# Realtek RTL5183 - usbconfig



## Toni Pérez (Jan 13, 2016)

I have pfSense 2.2.6 based on  FreeBSD 10.1-RELEASE-p25. I bought 3 Aqprox USB 3.0 Gigabit appC07G. This adapter uses Realtek RTL5183 chipset. I plugin on my USB 3.0 motherboard ports and pfSense detect it: ugen1.X. I up the USB with `usbconfig -d 1.X set_config 1` but the cnahges erase after reboot.
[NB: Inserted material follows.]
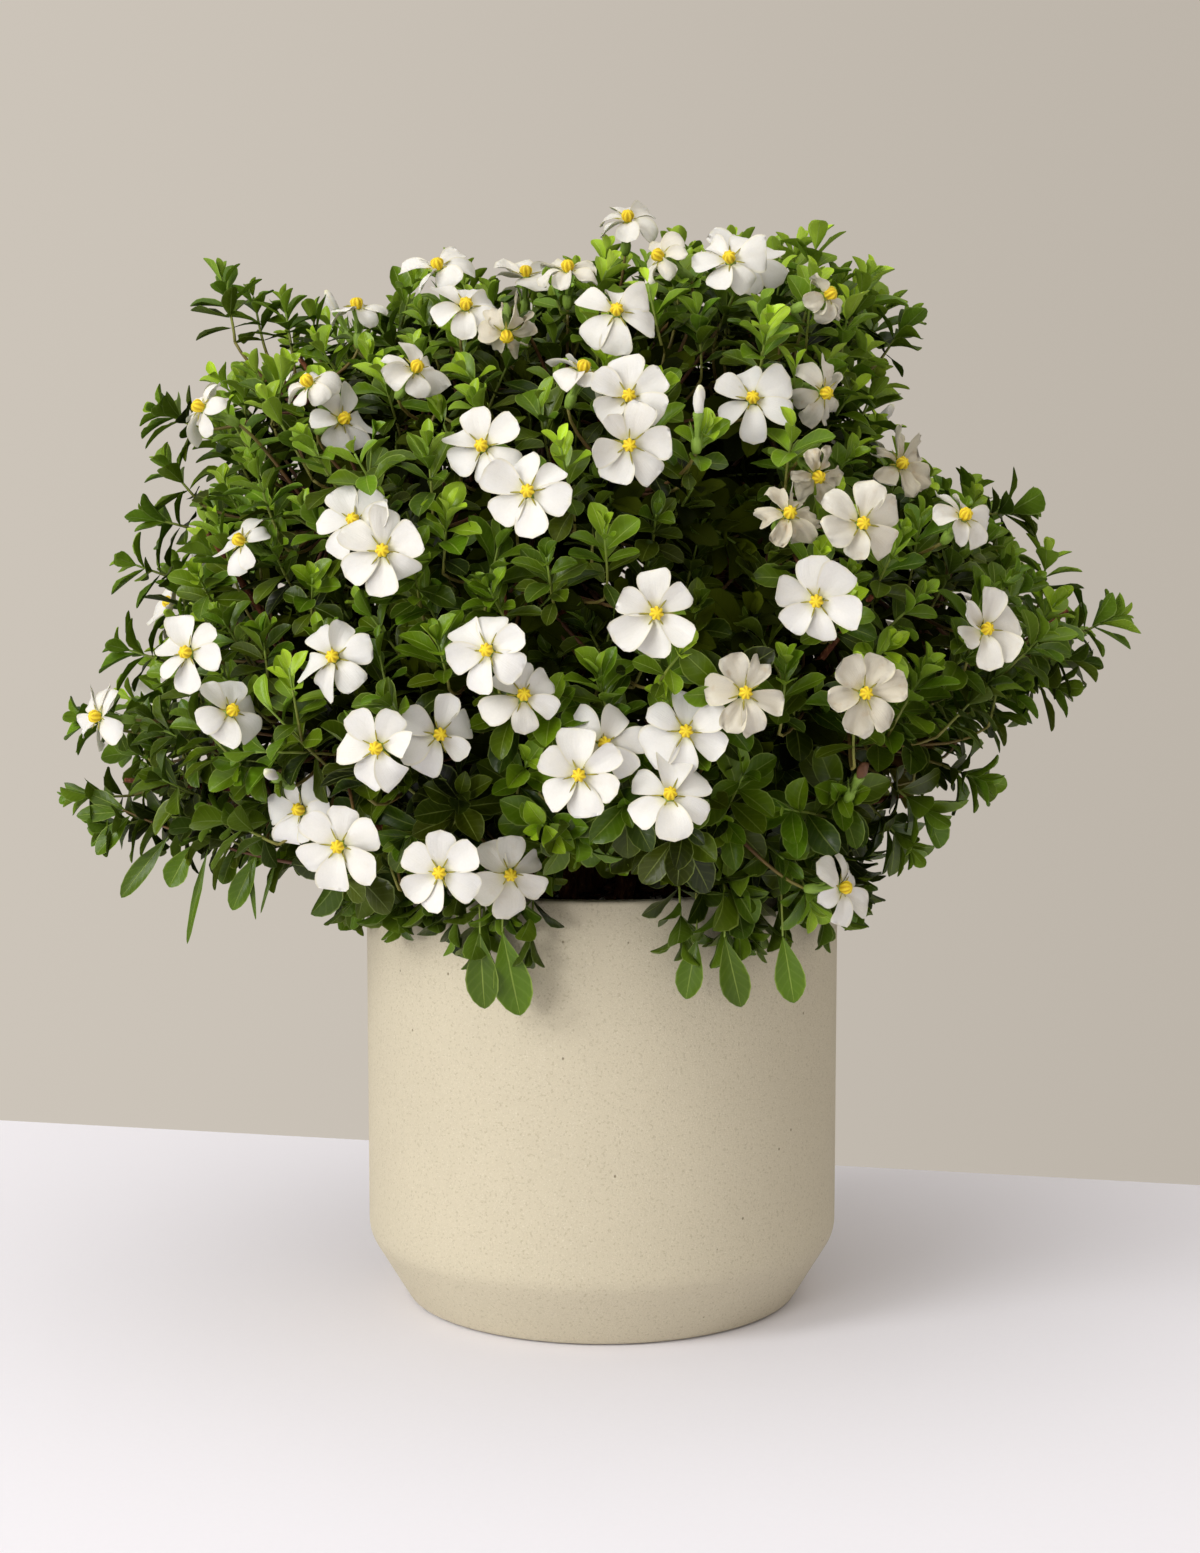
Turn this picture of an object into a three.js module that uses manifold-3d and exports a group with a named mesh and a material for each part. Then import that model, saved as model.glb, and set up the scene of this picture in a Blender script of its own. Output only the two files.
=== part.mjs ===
// Potted gardenia: a bush in flower, in a round planter with a bevelled foot.
// Millimetres, +Z up. The origin is the centre of the planter's underside, -Y is the side that
// faces the viewer and +X is to the viewer's right.
import * as THREE from "three";
import { mergeVertices } from "three/addons/utils/BufferGeometryUtils.js";
import Module from "manifold-3d";

const wasm = await Module();
wasm.setup();

// Gap that touching pieces keep
const GAP = 0.45;

// Planter
const POT_RADIUS = 150;
const POT_HEIGHT = 276;
const WALL = 10;
const BASE_THICKNESS = 12;
const FOOT_RADIUS = 124;
const BEVEL_HEIGHT = 43;
const EDGE_ROUND = 3;
const POT_SIDES = 72;
const DRAIN_RADIUS = 7;
const DRAIN_CIRCLE = 62;
const DRAIN_COUNT = 3;
const DRAIN_SIDES = 12;

// Potting mix
const SOIL_BELOW_RIM = 16;
const SOIL_DOME = 7;
const SOIL_SHOULDER = 0.6;
const SOIL_SIDES = 48;

// Stems: forked, each with two arms that end in a leafy mass
const STEM_CIRCLE = 34;
const INNER_STEM_CIRCLE = 12;
const STEM_DEPTH = 45;
const STEM_BASE_RADIUS = 7.5;
const STEM_FORK_RADIUS = 5.5;
const STEM_TIP_RADIUS = 3.5;
const STEM_SIDES = 7;
const ARM_STEPS = 7;
const ARM_SEAT = 10;
const COLLAR_ABOVE_SOIL = 5;
const COLLAR_LEAN = 0.12;
const FORK_AT = 0.42;
const FORK_LIFT = 38;
const ARM_START = 0.93;
const ARM_SAG = 6;

// Crown: the leafy masses stand round this point on the planter's axis
const CROWN_HEIGHT = 450;
const MASS_THICKNESS = 27;
const MASS_CURVE = 240;
const MASS_DETAIL = 2;
const MASS_LUMP = 0.07;
const MASS_LUMPS = 5;
const MASS_GAP = 1.2;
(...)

How can make this interfaces up at boot? and How make persistent this changes?


----------



## SirDice (Jan 13, 2016)

Toni Pérez said:


> I have pfsense 2.2.6


Thread pc-bsd-freenas-nas4free-and-all-other-freebsd-derivatives.7290/


----------



## Phishfry (Jan 16, 2016)

https://doc.pfsense.org/index.php/Executing_commands_at_boot_time

I don't want to break the rules but I hate to see people struggle.


----------



## Toni Pérez (Jan 19, 2016)

In pfsense forum not find the solution, not is problem to start on boot if I achive to start on boot iface are desconfigured.


----------



## Toni Pérez (Jan 20, 2016)

If i configure earlyshellcmd mount usb but not assign to interface and it's disconfigured.


----------



## SirDice (Jan 20, 2016)

Please ask your pfSense questions on the pfSense forums. 

Again, Thread pc-bsd-freenas-nas4free-and-all-other-freebsd-derivatives.7290/


----------